Although high definition is not necessarily the point of the film, it is understandable that United 93 is being released on Blu-ray the same week as the 10-year anniversary of 9/11. United 93 does its best to downplay many of the elements which would usually be played up. In the preparation for a day of flights we join the air traffic control as well as the airline staff of flight 93, but their daily functions are not sensationalized. Instead we are brought into their world, which is as ordinary and routine as one day to the next. It is in these mundane details of an ordinary day that the true power of anticipation begins to build significance, making daily actions such as shutting the plane’s door or having a conversation about future vacation plans truly poignant.
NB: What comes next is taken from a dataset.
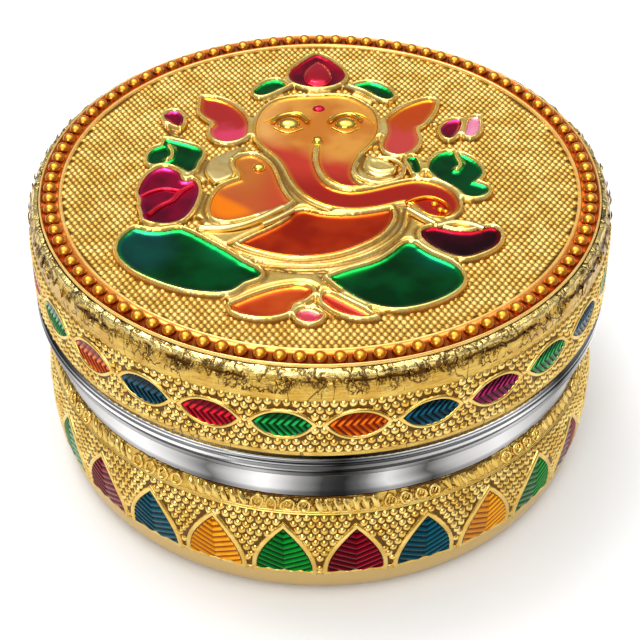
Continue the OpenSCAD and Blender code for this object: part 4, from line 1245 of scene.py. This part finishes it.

            Filmed in a near documentary style, United 93 appropriately never goes into details about the specific lives of any individual passenger. Instead we are allowed admittance onto the fourth plane to be hijacked on September 11, 2001. We enter the plane, the same as all of the passengers, only we have the knowledge that it will be the last trip any of these people will take. We also enter into a days work at flight control, with knowledge that it will not be an ordinary day. Perhaps the most difficult reaction to United 93 will come from the distant witnessing of the planes hitting the World Trade Center. The way the characters find out in the film may remind many people of the way that they witnessed the tragedy, through a television, from a family member or even through a window.

            The distance we witness the disaster through is counter to the way we witness the events on the plane. We are allowed to hear all of the whispered conversations at the back of the plane, often all at once so that we can only pick up pieces of each conversation. Although we are allowed to witness these last private moments, the script always stays respectfully on target, never allowing a heart-warming speech into a telephone while the music swells. Instead the lives of those on the plane are kept private, and only the collective effort of the brave Americans is what stands.

            The Blu-ray has a fifty-minute documentary that has interviews with the families of those who died on the flight, which is often more difficult to view than the film itself. There are also memorial pages, which contain 40 written biographies, as written about the passengers by family and friends. A bit more traditional is the feature commentary with director Paul Greengrass (The Bourne Supremacy). There is also a two-disc limited edition available as well, which contains “Chasing Planes: Witnesses to 9/11”, an extra 48-minute documentary.